### GOAL
Which lines below fall between the one containing "return shape" and the one containing "bpy.data.objects.remove(obj)"? Repeat them exactly, counting both of those lines, and add nothing else.

### DATA PROVIDED
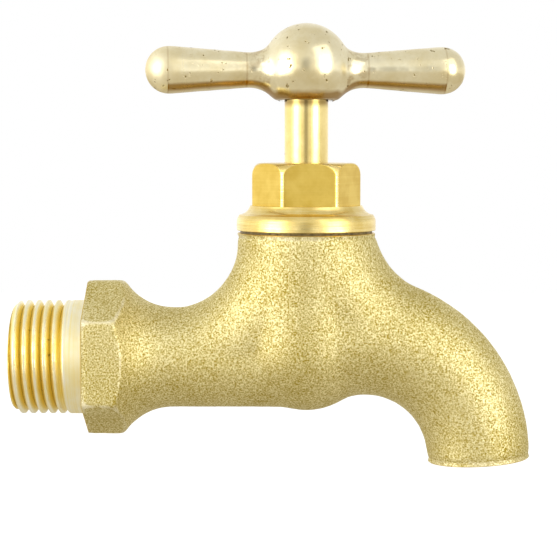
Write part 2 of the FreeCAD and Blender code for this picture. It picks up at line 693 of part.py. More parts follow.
def make_handle_screw():
    """Grub screw at the back of the hub, with a hexagon socket."""
    base = Vector(SPINDLE_X, SPINDLE_RADIUS + ASSEMBLY_GAP, ARM_AXIS_Z)
    shape = Part.makeCylinder(HANDLE_SCREW_RADIUS, HANDLE_SCREW_LENGTH, base, ALONG_Y)
    socket_base = base + ALONG_Y * (HANDLE_SCREW_LENGTH - HANDLE_SCREW_SOCKET_DEPTH)
    depth = HANDLE_SCREW_SOCKET_DEPTH + OVERSHOOT
    shape = shape.cut(hexagon(HANDLE_SCREW_SOCKET, depth, socket_base, ALONG_Y))
    shape.rotate(SPINDLE_AXIS, ALONG_Z, HANDLE_TURN)
    return shape


NODES = {
    "tap_body": make_body,
    "bonnet": make_bonnet,
    "bonnet_gasket": make_gasket,
    "stem_seal": make_stem_seal,
    "spindle": make_spindle,
    "spindle_ring": make_spindle_ring,
    "jumper": make_jumper,
    "seat_washer": make_seat_washer,
    "washer_nut": make_washer_nut,
    "handle": make_handle,
    "handle_screw": make_handle_screw,
}


def main():
    """Builds every node and writes one STEP file for each."""
    os.makedirs("parts", exist_ok=True)
    for name, make in NODES.items():
        shape = make()
        solids = shape.Solids
        if len(solids) != 1 or not shape.isValid():
            raise RuntimeError(f"{name}: {len(solids)} solids, valid {shape.isValid()}")
        solids[0].exportStep(f"parts/{name}.step")
        print(name, "volume", round(solids[0].Volume, 1))


main()
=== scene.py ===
"""Visible pieces of a brass bib tap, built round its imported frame.

Lengths in class fields and in the mesh code are millimetres. They become metres where a
finished mesh is handed over, because every object of the scene is in metres. The origin is
on the inlet axis in the wall-side face of the inlet hexagon, X runs towards the spout and
Z runs up along the spindle.
"""

import logging
import math
from dataclasses import dataclass
from enum import Enum
from functools import partial
from typing import Callable, Optional, Sequence, Union

import bmesh
import bpy
import numpy as np
from mathutils import Matrix, Vector

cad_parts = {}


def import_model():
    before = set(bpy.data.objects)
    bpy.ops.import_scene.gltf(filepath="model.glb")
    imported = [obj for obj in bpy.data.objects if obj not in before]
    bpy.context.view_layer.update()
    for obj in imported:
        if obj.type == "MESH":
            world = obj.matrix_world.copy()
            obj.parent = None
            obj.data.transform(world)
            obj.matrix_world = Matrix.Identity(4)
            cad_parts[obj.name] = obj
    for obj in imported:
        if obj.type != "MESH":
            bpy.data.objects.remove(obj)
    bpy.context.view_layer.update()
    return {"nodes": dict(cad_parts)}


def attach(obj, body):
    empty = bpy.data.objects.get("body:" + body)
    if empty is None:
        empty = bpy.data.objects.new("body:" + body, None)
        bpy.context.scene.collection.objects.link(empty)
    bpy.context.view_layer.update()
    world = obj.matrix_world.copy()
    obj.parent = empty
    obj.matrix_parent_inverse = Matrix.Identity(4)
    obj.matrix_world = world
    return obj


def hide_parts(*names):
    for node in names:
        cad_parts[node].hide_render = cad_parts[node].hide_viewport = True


LOG = logging.getLogger("tap")
FRAME_WIDTH = 557
MM = 0.001
FULL_TURN = 2 * math.pi
HALF = 0.5
SHARP_ANGLE = math.radians(38)
# Points closer than this become one, in a copy of a node and in a shell made of rings.
NODE_MERGE, SHELL_MERGE = 0.002, 0.0005
# The spindle's axis stands this far from the wall-side face of the hexagon.
SPINDLE_X = 40.1
EDGE_ATTRIBUTE = "standing_out"
WHITE = "#ffffff"
FULL_BYTE = 255
SRGB_KNEE, SRGB_SLOPE, SRGB_OFFSET, SRGB_POWER = 0.04045, 12.92, 0.055, 2.4
# Sockets of the mix node by number, because its socket names repeat for each type of data.
FACTOR, FLOAT_A, FLOAT_B, COLOUR_A, COLOUR_B = 0, 2, 3, 6, 7

Pair = tuple[float, float]
Edges = list[bmesh.types.BMEdge]
Rule = Callable[[Vector], Vector]
Feed = Union[bpy.types.Node, bpy.types.NodeSocket, float, Sequence[float]]
Adder = Callable[..., bpy.types.Node]


class Body(Enum):
    """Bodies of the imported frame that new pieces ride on."""

    CASING = "casing"
    TURNING = "turning_spindle"


class Slot(Enum):
    """Material slots of the record."""

    CAST = "cast_brass"
    TURNED = "turned_brass"
    POLISHED = "polished_brass"
    HANDLE = "handle_brass"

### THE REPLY
    return shape


NODES = {
    "tap_body": make_body,
    "bonnet": make_bonnet,
    "bonnet_gasket": make_gasket,
    "stem_seal": make_stem_seal,
    "spindle": make_spindle,
    "spindle_ring": make_spindle_ring,
    "jumper": make_jumper,
    "seat_washer": make_seat_washer,
    "washer_nut": make_washer_nut,
    "handle": make_handle,
    "handle_screw": make_handle_screw,
}


def main():
    """Builds every node and writes one STEP file for each."""
    os.makedirs("parts", exist_ok=True)
    for name, make in NODES.items():
        shape = make()
        solids = shape.Solids
        if len(solids) != 1 or not shape.isValid():
            raise RuntimeError(f"{name}: {len(solids)} solids, valid {shape.isValid()}")
        solids[0].exportStep(f"parts/{name}.step")
        print(name, "volume", round(solids[0].Volume, 1))


main()
=== scene.py ===
"""Visible pieces of a brass bib tap, built round its imported frame.

Lengths in class fields and in the mesh code are millimetres. They become metres where a
finished mesh is handed over, because every object of the scene is in metres. The origin is
on the inlet axis in the wall-side face of the inlet hexagon, X runs towards the spout and
Z runs up along the spindle.
"""

import logging
import math
from dataclasses import dataclass
from enum import Enum
from functools import partial
from typing import Callable, Optional, Sequence, Union

import bmesh
import bpy
import numpy as np
from mathutils import Matrix, Vector

cad_parts = {}


def import_model():
    before = set(bpy.data.objects)
    bpy.ops.import_scene.gltf(filepath="model.glb")
    imported = [obj for obj in bpy.data.objects if obj not in before]
    bpy.context.view_layer.update()
    for obj in imported:
        if obj.type == "MESH":
            world = obj.matrix_world.copy()
            obj.parent = None
            obj.data.transform(world)
            obj.matrix_world = Matrix.Identity(4)
            cad_parts[obj.name] = obj
    for obj in imported:
        if obj.type != "MESH":
            bpy.data.objects.remove(obj)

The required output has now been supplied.